Just beyond the guarded checkpoint lies the State Department’s decaying diplomatic communications training facility, whose prominent location was meant to reinforce its role as cover: mak ing the Hill appear as if it’s merely a place where the American foreign service trains technologists. Beyond it, amid the back territory, were the various low, unlabeled buildings I studied in, and even farther on was the shooting range that the IC’s trigger pullers used for special training. Shots would ring out, in a style of firing I wasn’t familiar with: pop-pop, pop; pop-pop, pop.
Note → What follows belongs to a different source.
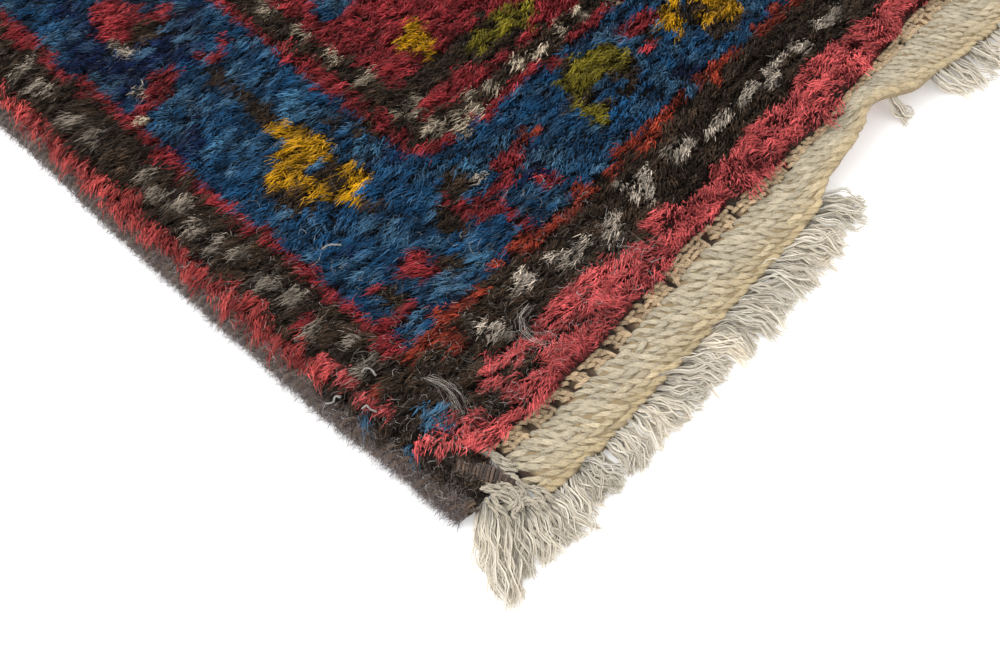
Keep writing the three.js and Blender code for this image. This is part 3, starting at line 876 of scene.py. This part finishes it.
# For each side: how far apart its turns are, and its hairs near the photographed corner and all along it
for side, spacing, close, rest in (("left", 1, 14500, 1500), ("right", 1.4, 0, 2000)):
    draw = np.random.default_rng(51)
    stops = np.linspace(0, PILE_LENGTH, 161)[:, None]
    core = loft_mesh(cord_places(side, stops, cord_across * 0.93, cord_up * 0.94))
    dye_points(core, cord_wool * 0.7)
    cord = add_piece(f"cord_{side}", core, brown_wool)
    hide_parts(f"selvedge_{side}")

    # The turns of the overcasting, each a length of wool laid from the pile's edge over the cord and under it
    turn_at = np.arange(1, PILE_LENGTH - 1, TURN_PITCH * spacing)[:, None]
    turn_at = turn_at + draw.normal(0, 0.25, turn_at.shape)
    paths = cord_places(side, turn_at + np.linspace(-TURN_HALF, TURN_HALF, 6), *round_cord)
    paths = paths + draw.normal(0, 0.3, paths.shape)
    tones = np.exp(draw.normal(-0.3, 0.25, (len(turn_at), 1, 1)))
    turns = tube_mesh(paths, draw.uniform(0.6, 1.1, paths.shape[:2]), cord_wool * tones)
    add_piece(f"overcast_{side}", turns, brown_wool)

    # Fuzz: fine hairs that stand off the wool, many more where the photograph looks closely
    hair_at = [HAIRY_REACH * draw.uniform(0, 1, close) ** 1.3, draw.uniform(0, PILE_LENGTH, rest)]
    hair_at = np.concatenate(hair_at)[:, None]
    spot = draw.uniform(0.5, 5.7, hair_at.shape)
    section = (np.interp(spot, np.arange(len(cord_up)), shares) for shares in (cord_across, cord_up))
    root = cord_places(side, hair_at, *section)
    off = unit(root - cord_places(side, hair_at, 0.45, 0.4))
    drift = draw.normal(0, 1, root.shape)
    drift = drift - off * (drift * off).sum(-1, keepdims=True)
    bend = draw.normal(0, 0.5, root.shape)
    share = np.linspace(0, 1, 3)[:, None]
    low = np.clip(1.4 - root[..., 2:] / 3, 0, 1) * (side == "left")
    reach = np.clip(draw.gamma(3, 0.42, low.shape), 0, 2.4) * (1 + 0.4 * low)
    aim = off * (0.35 + 0.9 * low) + drift * (1 - 0.6 * low)
    paths = root + (aim * share + bend * share**2) * reach
    paths[..., 2] = np.clip(paths[..., 2], 0.15, None)
    # Painted shade and light: each hair is darker at its root in the fuzz and lighter towards its tip
    tones = np.exp(draw.normal(0, 0.5, low.shape)) * (0.65 + 1.05 * share)
    greyed = np.maximum(low * draw.uniform(0.5, 1, low.shape), 0.65 * draw.uniform(0, 1, low.shape) ** 2)
    colours = mixed(cord_wool * tones, linear(206, 203, 212), greyed * (0.5 + 0.5 * share))
    add_piece(f"fuzz_{side}", fibre_mesh(paths, HAIR_WIDE, colours), brown_wool)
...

A double-tap meant to incapacitate, followed by an aimed shot meant to execute.
I was there as a member of class 6-06 of the BTTP, the Basic Telecommunications Training Program, whose intentionally beige name disguises one of the most classified and unusual curricula in existence. The purpose of the program is to train TISOs (Technical Information Security Officers)—the CIA’s cadre of elite “communicators,” or, less formally, “commo guys.” A TISO is trained to be a jack-of-all-trades, a one-person replacement for previous generations’ specialized roles of code clerk, radioman, electrician, mechanic, physical and digital security adviser, and computer technician. The main job of this undercover officer is to manage the technical infrastructure for CIA operations, most commonly overseas at stations hidden inside American missions, consulates, and embassies—hence the State Department connection. The idea is, if you’re in an American embassy, which is to say if you’re far from home and surrounded by untrustworthy foreigners—whether hostiles or allies, they’re still untrustworthy foreigners to the CIA—you’re going to have to handle all of your technical needs internally. If you ask a local repairman to fix your secret spy base, he’ll definitely do it, even for cheap, but he’s also going to install hard-to-find bugs on behalf of a foreign power.